Have you never met the deceased? Here’s a way to handle that when posting on social media.
21. “Although we have never met, I worked with Tom for over 20 years. He was admired by everyone in the office and will be missed.”
Perhaps you never met the surviving spouse. This post is a way to handle that unique situation.
What to Say to Someone Who Lost Their Husband After a Long Illness
It is never easy to lose a loved one, regardless of whether he suffered from an extended illness or was taken quickly due to an accident.
Here are some sympathy messages for someone who lost their husband after a long illness. The most important thing to remember in this situation is not to imply that the person is relieved by the death of their loved one.
22. “No one could have cared for George better than you did. I am so sorry for your loss.”
Was the spouse the full-time caregiver for the person who died? Consider mentioning this when offering your sympathies, especially if you witnessed the care first-hand.
23. “I heard that your husband’s painful struggle has ended. Please know that I am praying for peace and comfort for your entire family.”
You can mention that the struggle has ended without saying anything about how the family must be relieved. Here’s an example of that sentiment.
24. “I’m sure you feel lost right now. Please know that I am here for you any time you need to talk.”
Some people need time to be on their own before they begin having social interactions with others.
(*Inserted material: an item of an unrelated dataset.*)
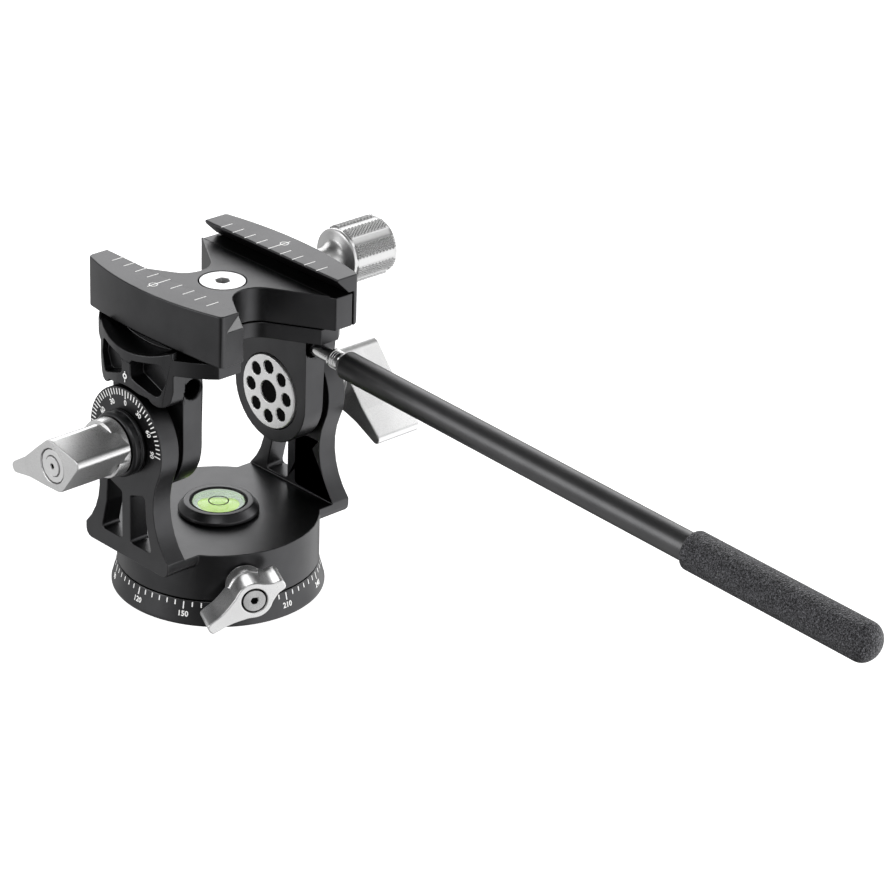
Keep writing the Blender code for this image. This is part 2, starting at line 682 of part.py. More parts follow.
def make_pan_lock():
    pivot = (0, 0, PAN_LOCK_HEIGHT)
    outline = wing_outline(PAN_LOCK_LONG_WING, PAN_LOCK_SHORT_WING, PAN_LOCK_TURN,
                           PAN_LOCK_SHORT_TURN, PAN_LOCK_HUB_RADIUS, PAN_LOCK_WING_TIP)
    lever = add_part("pan_lock_lever", prism_mesh("pan_lock_lever", outline, PAN_LOCK_BACK,
                                                  PAN_LOCK_FACE, PAN_LOCK_FRAME), SILVER)
    join(lever, cylinder_mesh("boss", PAN_LOCK_BOSS_RADIUS, PAN_LOCK_BOSS_START, PAN_LOCK_BOSS_END,
                              PAN_LOCK_FRAME), "boss")
    cut(lever, cylinder_mesh("stud_hole", PAN_STUD_RADIUS + FIT, PAN_LOCK_BOSS_START - OVERRUN,
                             PAN_STUD_END + FIT, PAN_LOCK_FRAME), "stud_hole")
    cut(lever, cylinder_mesh("head_recess", PAN_SCREW_RADIUS + FIT,
                             PAN_LOCK_FACE - PAN_SCREW_HEAD - FIT, PAN_LOCK_FACE + OVERRUN,
                             PAN_LOCK_FRAME), "head_recess")
    smooth_rounds(lever)

    shoe_start = SPINDLE_RADIUS + FIT
    shoe_end = shoe_start + BRAKE_SHOE_LENGTH
    shoe = add_part("pan_brake_shoe", cylinder_mesh("pan_brake_shoe", BRAKE_SHOE_RADIUS, shoe_start,
                                                    shoe_end, PAN_LOCK_FRAME), BRASS)
    stud = add_part("pan_lock_stud", cylinder_mesh("pan_lock_stud", PAN_STUD_RADIUS, shoe_end + FIT,
                                                   PAN_STUD_END, PAN_LOCK_FRAME), STEEL)
    screw = add_part("pan_lock_screw", cylinder_mesh("pan_lock_screw", PAN_SCREW_RADIUS,
                                                     PAN_LOCK_FACE - PAN_SCREW_HEAD, PAN_LOCK_FACE,
                                                     PAN_LOCK_FRAME), STEEL)
    cut(screw, prism_mesh("hex", hexagon(PAN_SCREW_SOCKET), PAN_LOCK_FACE - PAN_SCREW_HEAD * PAN_SCREW_SOCKET_SHARE,
                          PAN_LOCK_FACE + OVERRUN, PAN_LOCK_FRAME), "hex")
    for piece in (shoe, stud):
        smooth_rounds(piece)
    for piece in (lever, stud, screw):
        set_pivot(piece, pivot)


# Cradle

def scalloped(points_half_width, half_length):
    """Plan view of one end's scallop, from the +X flank to the -X flank."""
    centre_y = SCALLOP_APEX + SCALLOP_RADIUS
    start = -pi / 2 + SCALLOP_SLOPE
    touch = (SCALLOP_RADIUS * cos(start), centre_y + SCALLOP_RADIUS * sin(start))
    run = (half_length - touch[1]) / tan(SCALLOP_SLOPE)
    flank = (min(touch[0] + run, points_half_width), half_length)
    return [flank] + arc((0, centre_y), SCALLOP_RADIUS, start, -pi - start, 8) + [(-flank[0], half_length)]


def scallop_mesh(label, side, low, high):
    """The material that a scallop removes at the front (-1) or the back (1)."""
    far = CLAMP_HALF_LENGTH + OVERRUN
    points = scalloped(CLAMP_SIDE + OVERRUN, far)
    return prism_mesh(label, [(x + CLAMP_CENTRE[0], side * y) for x, y in points], low, high, ALONG_Z)


def flange_outline():
    """Side view of a flange, with its lobes and its arc over the upright's head."""
    arc_radius = HEAD_RADIUS + FLANGE_CLEARANCE
    lobe_z = FLANGE_LOBE_HEIGHT + FLANGE_LOBE_RADIUS
    lobe = (FLANGE_LOBE_CENTRE, lobe_z)
    half = [(FLANGE_HALF, PLATE_TOP), (FLANGE_HALF, lobe_z + FLANGE_LOBE_RADIUS / 2)]
    half += arc(lobe, FLANGE_LOBE_RADIUS, radians(-10), radians(-150), 9)
    inner_angle = acos(FLANGE_LOBE_CENTRE * FLANGE_LOBE_INNER_SHARE / arc_radius)
    half += arc((0, TILT_HEIGHT), arc_radius, inner_angle, pi / 2, 5)
    return mirrored(half[:-1])


def flange_pocket(side):
    """Side view of one of the two pockets in a flange's outer face."""
    floor_radius = HEAD_RADIUS + FLANGE_CLEARANCE + FLANGE_POCKET_WEB
    inner = WINDOW_RIB_HALF
    corners = [(inner, TILT_HEIGHT + sqrt(floor_radius ** 2 - inner ** 2)),
               (FLANGE_LOBE_CENTRE, FLANGE_LOBE_HEIGHT + FLANGE_POCKET_WEB * FLANGE_POCKET_FOOT_SHARE),
               (FLANGE_HALF - FLANGE_POCKET_WEB * FLANGE_POCKET_SIDE_SHARE,
                FLANGE_POCKET_TOP - FLANGE_POCKET_WEB),
               (FLANGE_HALF - FLANGE_POCKET_WEB, FLANGE_POCKET_TOP + FLANGE_POCKET_CORNER),
               (inner, FLANGE_POCKET_TOP)]
    return [(side * y, z) for y, z in rounded(corners, FLANGE_POCKET_CORNER)]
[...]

This is not true for everyone. Ask your friend how she is feeling.
25. “I hope you are comforted by your many happy memories together.”
Remind your friend of better times, especially if their loved one suffered at the end of his life.
It’s Hard To Know What To Say
You’re not the only one who struggles to find the right words during emotional situations. That’s why we provide resources such as this.
You may also consider sharing a Bible verse, poem, or quote that you think is especially profound and significant. You may also find a heartfelt, wholesome meme that expresses sympathy.
No matter how you say it, be sure to let your friend know that you care.